Is my attempt at a proof valid?

Unfortunately not, in at least two ways:

  • Your proof breaks the condition "$f(x)≥0$ for all $x$ in $A$" into two cases, namely "$f(x)=0$ for all $x$ in $A$" (a case that you're previously tackled) and "$f(x)>0$ for all $x$ in $A$" (the case that you tackle here); but in fact, those are not the only possible cases: it's also possible that $f(x)=0$ for all $x$ in some subset of $A$ and $f(x)>0$ for all $x$ in the rest of $A$.

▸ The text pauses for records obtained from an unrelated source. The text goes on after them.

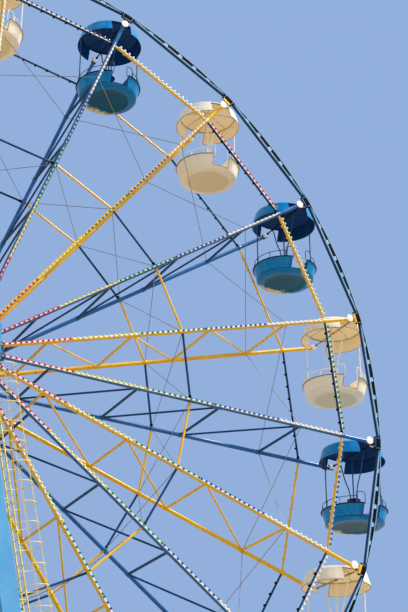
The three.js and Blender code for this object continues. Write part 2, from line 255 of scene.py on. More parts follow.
def copies_on(tree, points, given, facing, along, size=WHOLE):
    """Puts the template on each point, with its Z facing one way and its X along another."""
    shape = add(tree, "GeometryNodeObjectInfo", {"Object": given["Template"]}).outputs["Geometry"]
    axes = {"Primary Axis": facing, "Secondary Axis": along}
    turn = add(tree, "FunctionNodeAxesToRotation", axes, primary_axis="Z", secondary_axis="X")
    stamps = {"Points": points, "Instance": shape, "Rotation": turn.outputs[0], "Scale": size}
    return add(tree, "GeometryNodeInstanceOnPoints", stamps).outputs[0]


def make_tube_tree():
    tree, given = new_tree("tube", {"Sides": "NodeSocketInt"})
    path = add(tree, "GeometryNodeMeshToCurve", {"Mesh": given["Geometry"]}).outputs[0]
    ring = {"Resolution": given["Sides"], "Radius": 1.0}
    circle = add(tree, "GeometryNodeCurvePrimitiveCircle", ring).outputs[0]
    radius = add(tree, READER, {"Name": "radius"}, data_type="FLOAT").outputs[0]
    sweep = {"Curve": path, "Profile Curve": circle, "Scale": radius, "Fill Caps": True}
    tube = add(tree, "GeometryNodeCurveToMesh", sweep).outputs[0]
    return finish_tree(tree, tube, given["Material"])


def make_stamp_tree():
    tree, given = new_tree("stamp", {"Template": "NodeSocketObject"})
    attributes = []
    for name in ("facing", "along", "size"):
        reader = add(tree, READER, {"Name": name}, data_type="FLOAT_VECTOR")
        attributes.append(reader.outputs[0])
    copies = copies_on(tree, given["Geometry"], given, *attributes)
    return finish_tree(tree, copies, given["Material"])


def make_string_tree():
    tree, given = new_tree("string", {"Pitch": "NodeSocketFloat", "Template": "NodeSocketObject"})
    path = add(tree, "GeometryNodeMeshToCurve", {"Mesh": given["Geometry"]}).outputs[0]
    walk = {"Curve": path, "Length": given["Pitch"]}
    steps = add(tree, "GeometryNodeCurveToPoints", walk, mode="LENGTH").outputs
    copies = copies_on(tree, steps["Points"], given, tuple(FRONTWARDS), steps["Tangent"])
    return finish_tree(tree, copies, given["Material"])


TUBE_TREE = make_tube_tree()
STAMP_TREE = make_stamp_tree()
STRING_TREE = make_string_tree()
print("trees:", len(bpy.data.node_groups))

# %% [markdown]
# A modifier's inputs are set by the identifiers of its sockets, before the object is evaluated.
# The result becomes a plain mesh, and the object that carried the tree goes.


# %% Run a tree and keep its mesh
SHARP = math.radians(38)


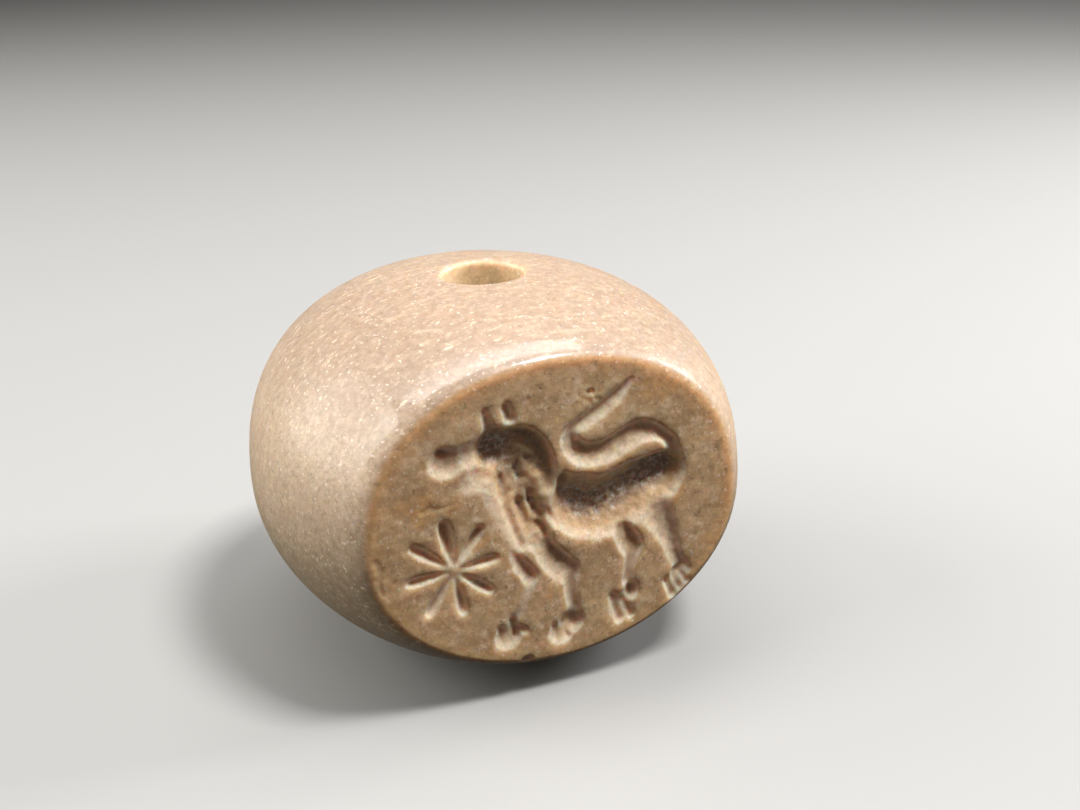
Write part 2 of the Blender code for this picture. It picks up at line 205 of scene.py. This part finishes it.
def head(x, z):
    muzzle = hollow(x, z, (-5.6, 3.75), (1.05, 0.9), 0.32)
    nostril = hollow(x, z, (-5.72, 4.2), (0.5, 0.38), 0.48, turn=-20)
    bridge = [(-5.1, 3.85, 0.75, 0.2), (-4.4, 3.9, 0.85, 0.24), (-3.7, 3.95, 1.1, 0.45)]
    skull = hollow(x, z, (-3.0, 3.92), (1.3, 1.3), 1.1)
    jaw = [(-5.2, 2.3, 0.5, 0.05), (-4.5, 2.4, 0.8, 0.12), (-3.6, 2.9, 1.0, 0.4)]
    near_ear = groove(x, z, [(-3.6, 5.95, 0.24, 0.22), (-3.4, 5.1, 0.32, 0.35)])
    far_ear = groove(x, z, [(-2.52, 6.05, 0.28, 0.3), (-2.35, 5.45, 0.33, 0.36)])
    cheeks = [groove(x, z, stations, ease=1.5) for stations in (bridge, jaw)]
    return deepest(muzzle, nostril, skull, *cheeks, near_ear, far_ear)


# The mane. A deep groove is the nape with its crest, broad ones are the neck and chest, and furrows cut
# down through them are the locks of hair.


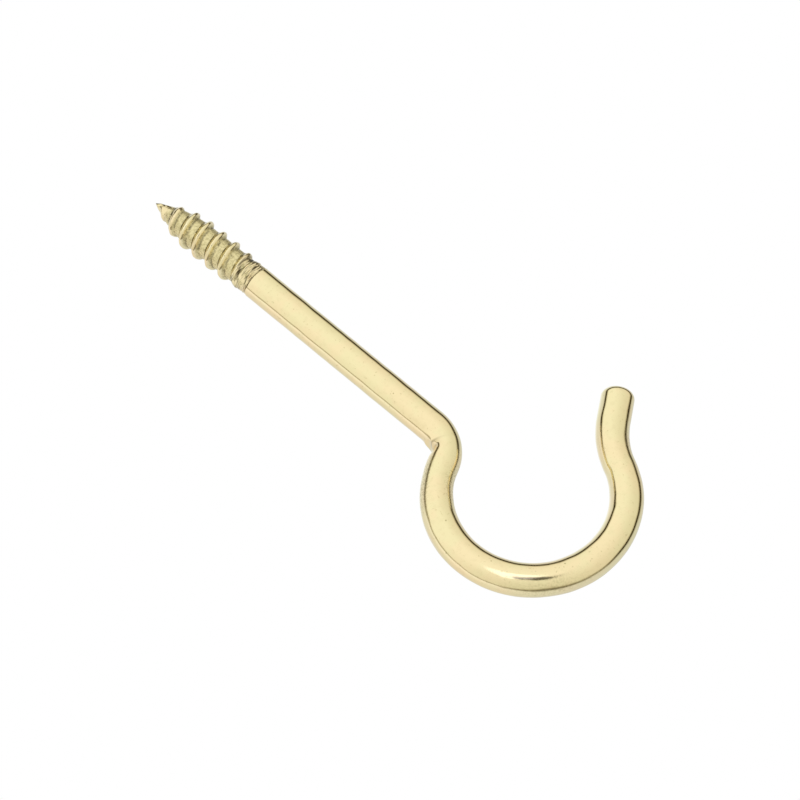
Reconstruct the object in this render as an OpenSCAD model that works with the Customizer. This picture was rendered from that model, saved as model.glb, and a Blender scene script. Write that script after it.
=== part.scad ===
// Ceiling hook: one length of wire with a rolled wood-screw thread and a gimlet
// point, kinked below the shank and bent round into an open bow with a flared end.
//
// Frame: the screw axis is Z and the point is up. The origin is on that axis, at
// the shoulder where the thread ends, which is the face of the ceiling. The bow
// hangs below in the XZ plane, and its mouth opens towards +X and +Z.

/* [Wire] */
// Diameter of the wire
wire_d = 4.45; // [4.2:0.05:5.6]

/* [Thread] */
// Length from the shoulder to the point, which goes into the ceiling
thread_l = 17.2; // [13:0.2:28]
// Diameter over the crests
thread_d = 5.35; // [5.2:0.05:6.6]
// Diameter of the core between the crests
core_d = 4; // [3:0.1:4]
// Advance in one turn
pitch = 2.34; // [1.8:0.02:3]
// Width of the rounded crest
crest_w = 0.42; // [0.2:0.02:0.5]
// Width of the flank that faces the point
front_flank_w = 0.52; // [0.2:0.02:0.6]
// Width of the flank that faces the shank
back_flank_w = 0.42; // [0.2:0.02:0.6]
// Length over which the crests grow from the point to full height
crest_taper_l = 7.4; // [4:0.1:10]
// Length over which the core grows from the point to full diameter
core_taper_l = 8.6; // [4:0.1:11]
// Length over which the last crest runs out before the shoulder
runout_l = 4; // [1:0.1:5]
// Length of the cone from the core up to the shank
shoulder_l = 1; // [0.6:0.1:2]

/* [Shank] */
// Length of the plain straight wire, from the shoulder to the first bend
shank_l = 32.2; // [10:0.2:60]

/* [Bends, each by its radius at the wire's centre and its angle] */
// Radius of the sharp bend away from the screw axis
neck_r = 5.6; // [4:0.1:8]
// Angle of the sharp bend
neck_angle = 67.4; // [60:0.2:80]
// Radius of the bow
bow_r = 12.15; // [8:0.05:20]
// Angle of the bow
bow_angle = 221.9; // [190:0.1:235]
// Radius of the outward flare before the free end
flare_r = 12.25; // [6:0.05:18]
// Angle of the outward flare
flare_angle = 31.4; // [20:0.2:50]

/* [Free end] */
// Length from the flare to the tip of the free end, dome included
free_end_l = 5; // [3:0.1:12]
// Height of the dome on the free end
dome_h = 1.6; // [0.6:0.1:2.2]

/* [Crease] */
// Radius of the tool mark across the inside of the neck
crease_r = 1.2; // [0.8:0.1:2]
// Depth of the tool mark
crease_depth = 0.45; // [0.2:0.05:0.7]

/* [Hidden] */

$fn = 96;
plating = "#EADCA8";

wire_r = wire_d / 2;
thread_r = thread_d / 2;
core_r = core_d / 2;

// Steps round one turn of the thread
steps = 32;
// Height of the point above the first row of the thread
point_gap = 0.15;
// Turn of the first row about the axis, in degrees
start_angle = -80;
// Turns over which the first crest rises out of the point
lead_in = 0.4;
// Powers that round the taper of the crests and of the core
crest_power = 1.8;
core_power = 2.3;
// Step in radius where the thread and the free end enter the wire, and how far they go in
seat_step = 0.03;
sunk = 0.2;
collar_r = wire_r - seat_step;

// The bends in order from the shank, each with its radius, its angle, and its turn: 1
// turns the wire towards the mouth and -1 turns it away
BENDS = [
    [neck_r, neck_angle, -1],
    [bow_r, bow_angle, 1],
    [flare_r, flare_angle, -1],
];

// One pitch of the thread's profile, from the point towards the shank:
// place from the crest's middle in millimetres, and share of the crest's height
PROFILE = [
    [-pitch / 2, 0],
    [-crest_w / 2 - front_flank_w, 0],
    [-crest_w / 2, 0.88],
    [0, 1],
    [crest_w / 2, 0.88],
    [crest_w / 2 + back_flank_w / 2, 0.4],
    [crest_w / 2 + back_flank_w, 0],
];
rows = len(PROFILE);
turns = (thread_l - point_gap + sunk) / pitch + 1;
last = ceil(turns * steps);

// 0 below 0, 1 above 1, and an S-curve between
function ease(x) = let (t = min(1, max(0, x))) t * t * (3 - 2 * t);

// Share of the full radius at a distance from the point, on a taper of length l
function ogive(from_point, l, power) =
    from_point >= l ? 1 : 1 - pow(1 - max(0, from_point) / l, power);

// Radius of the core, at a height above the shoulder
function core_at(z) =
    core_r * ogive(thread_l - z, core_taper_l, core_power)
    + (collar_r - core_r) * (1 - ease((z - shoulder_l / 3) / shoulder_l));

// Height of the crest over the core, at a height above the shoulder
function crest_at(z) =
    let (
        full = thread_r * ogive(thread_l - z, crest_taper_l, crest_power)
            - core_r * ogive(thread_l - z, core_taper_l, core_power),
        left = 1 - min(1, max(0, (z - shoulder_l / 4) / runout_l))
    )
    full * (1 - left * left);

// One point of the thread: step along the helix, and row of the profile
function thread_point(step, row) =
    let (
        turn = step / steps,
        a = start_angle - 360 * turn,
        z = thread_l - point_gap - pitch * (turn + 0.5) - PROFILE[row][0],
        r = core_at(z) + PROFILE[row][1] * crest_at(z) * ease(turn / lead_in)
    )
    [r * cos(a), r * sin(a), z];

function thread_index(step, row) =
    row < rows ? step * rows + row : (step + steps) * rows + row - rows;

// Thread and point as one surface. Its rows follow the helix, so the last row of one
// turn meets the first row of the next, and a fan of triangles closes each end.
module thread() {
    points = [
        for (step = [0 : last], row = [0 : rows - 1]) thread_point(step, row),
        [0, 0, thread_l],
        [0, 0, -pitch],
    ];
    top = len(points) - 2;
    base = len(points) - 1;
    skin = [
        for (step = [0 : last - 1], row = [0 : rows - 1])
            if (row < rows - 1 || step + 1 + steps <= last)
                let (
                    a = thread_index(step, row),
                    b = thread_index(step + 1, row),
                    c = thread_index(step + 1, row + 1),
                    d = thread_index(step, row + 1)
                )
                each [[a, c, b], [a, d, c]],
    ];
    top_edge = [
        for (step = [0 : steps]) thread_index(step, 0),
        for (row = [rows - 1 : -1 : 1]) thread_index(0, row),
    ];
    base_edge = [
        for (step = [last - steps : last]) thread_index(step, rows - 1),
        for (row = [rows - 2 : -1 : 0]) thread_index(last, row),
    ];
    top_fan = [
        for (i = [0 : len(top_edge) - 1]) [top_edge[i], top_edge[(i + 1) % len(top_edge)], top]
    ];
    base_fan = [
        for (i = [0 : len(base_edge) - 1])
            [base_edge[i], base, base_edge[(i + 1) % len(base_edge)]]
    ];
    polyhedron(points, concat(skin, top_fan, base_fan));
}

// Heading of the wire before a bend, in degrees from straight down towards +X
function heading(i) = i == 0 ? 0 : heading(i - 1) + BENDS[i - 1][2] * BENDS[i - 1][1];

// Place in the XZ plane of the wire's centre before a bend, and of the bend's own centre
function wire_at(i) =
    i == 0 ? [0, -shank_l] : bend_centre(i - 1) - spoke(i - 1, heading(i));
function bend_centre(i) = wire_at(i) + spoke(i, heading(i));

// From the wire's centre to the bend's centre, at a heading
function spoke(i, h) = BENDS[i][2] * BENDS[i][0] * [cos(h), sin(h)];

// Moves its children in the XZ plane by a coarse and a fine step, which keeps enough
// digits for the bends to meet face to face
module at(place) {
    coarse = [for (v = place) round(v * 100) / 100];
    fine = place - coarse;
    translate([coarse[0], 0, coarse[1]])
        translate([fine[0], 0, fine[1]])
            children();
}

// One bend, swept about its own centre
module bend(i) {
    r = BENDS[i][0];
    angle = BENDS[i][1];
    at(bend_centre(i))
        rotate([90, 0, 0])
            rotate_extrude(angle = angle, start = heading(i) + (BENDS[i][2] > 0 ? 180 : -angle))
                translate([r, 0])
                    circle(r = wire_r);
}

// Plain straight wire between the thread and the first bend
module shank() {
    translate([0, 0, -shank_l])
        cylinder(h = shank_l, r = wire_r);
}

// Tool mark across the inside of the neck, halfway round it
module crease() {
    mid = neck_angle / 2;
    across = neck_r - wire_r - crease_r + crease_depth;
    at(bend_centre(0) + across * [cos(mid), -sin(mid)])
        rotate([90, 0, 0])
            cylinder(h = 2 * wire_d, r = crease_r, center = true);
}

// Straight end of the wire, with a dome on its tip
module free_end() {
    straight_l = free_end_l - dome_h;
    at(wire_at(len(BENDS)))
        rotate([0, -heading(len(BENDS)), 0])
            rotate_extrude()
                polygon([
                    [0, sunk],
                    [collar_r, sunk],
                    for (a = [0 : 9 : 90]) [collar_r * cos(a), -straight_l - dome_h * sin(a)],
                ]);
}

module ceiling_hook() {
    color(plating) {
        thread();
        shank();
        difference() {
            bend(0);
            crease();
        }
        for (i = [1 : len(BENDS) - 1])
            bend(i);
        free_end();
    }
}

ceiling_hook();
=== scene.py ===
"""Looks of a brass-plated ceiling hook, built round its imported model.

The hook is one surface: rings carried along the wire's centreline, from the gimlet
point, through the thread, the shank, the kinked neck and the bow, to the domed free end.
"""

import math

import bpy
import numpy as np
from mathutils import Matrix


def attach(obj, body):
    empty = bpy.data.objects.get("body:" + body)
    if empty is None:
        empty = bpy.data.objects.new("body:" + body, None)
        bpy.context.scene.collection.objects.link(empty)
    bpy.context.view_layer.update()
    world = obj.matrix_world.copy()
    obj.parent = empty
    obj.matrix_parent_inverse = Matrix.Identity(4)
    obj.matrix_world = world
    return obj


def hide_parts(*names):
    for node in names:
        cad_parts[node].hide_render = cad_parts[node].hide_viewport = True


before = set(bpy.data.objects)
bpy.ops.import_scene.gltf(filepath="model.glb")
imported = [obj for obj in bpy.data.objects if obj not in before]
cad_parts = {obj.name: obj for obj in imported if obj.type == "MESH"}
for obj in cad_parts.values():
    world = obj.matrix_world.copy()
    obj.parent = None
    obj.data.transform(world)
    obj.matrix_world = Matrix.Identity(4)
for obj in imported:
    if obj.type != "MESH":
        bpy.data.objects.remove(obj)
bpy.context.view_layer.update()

bl_info = {
    "name": "Ceiling Hook",
    "version": (1, 0, 0),
    "blender": (4, 5, 0),
    "location": "View3D > Sidebar > Hook",
    "description": "Builds a brass-plated ceiling hook and the studio round it",
    "category": "Add Mesh",
}

MM = 0.001
NODE = "ceiling_hook"

# The camera: the place in the hook's plane that it looks at, its distance from there, how far
# its picture is turned in that plane, how far it looks up from the plane's normal, and its
# focal length and the width of its sensor in millimetres
LOOK_AT = np.array([-0.02 * MM, 0.0, -26.68 * MM])
CAMERA_DISTANCE = 677.2 * MM
CAMERA_TURN = math.radians(46.73)
CAMERA_TILT = math.radians(29.62)
LENS = 236.2
SENSOR = 36.0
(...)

  • For the case where $f(x)>0$ for all $x$ in $A$, your proof concludes that $f(x)>0$ for all $x$. But that's not true: consider the counterexample of $f(x) = (x - \pi)^2$ and $A = \mathbb{Q}$, which satisfies the condition (since $(x - \pi)^2 > 0$ for any rational $x$) but not the conclusion (since $(x - \pi)^2 = 0$ when $x = \pi$). This counterexample "slips through" your proof because you don't fix the $a$, $\epsilon$, etc., for each $x$; every neighborhood of every $x$ contains some $a$ in $A$, and every $a$ in $A$ has some neighborhood on which $f$ is positive, but these two neighborhoods needn't be the same.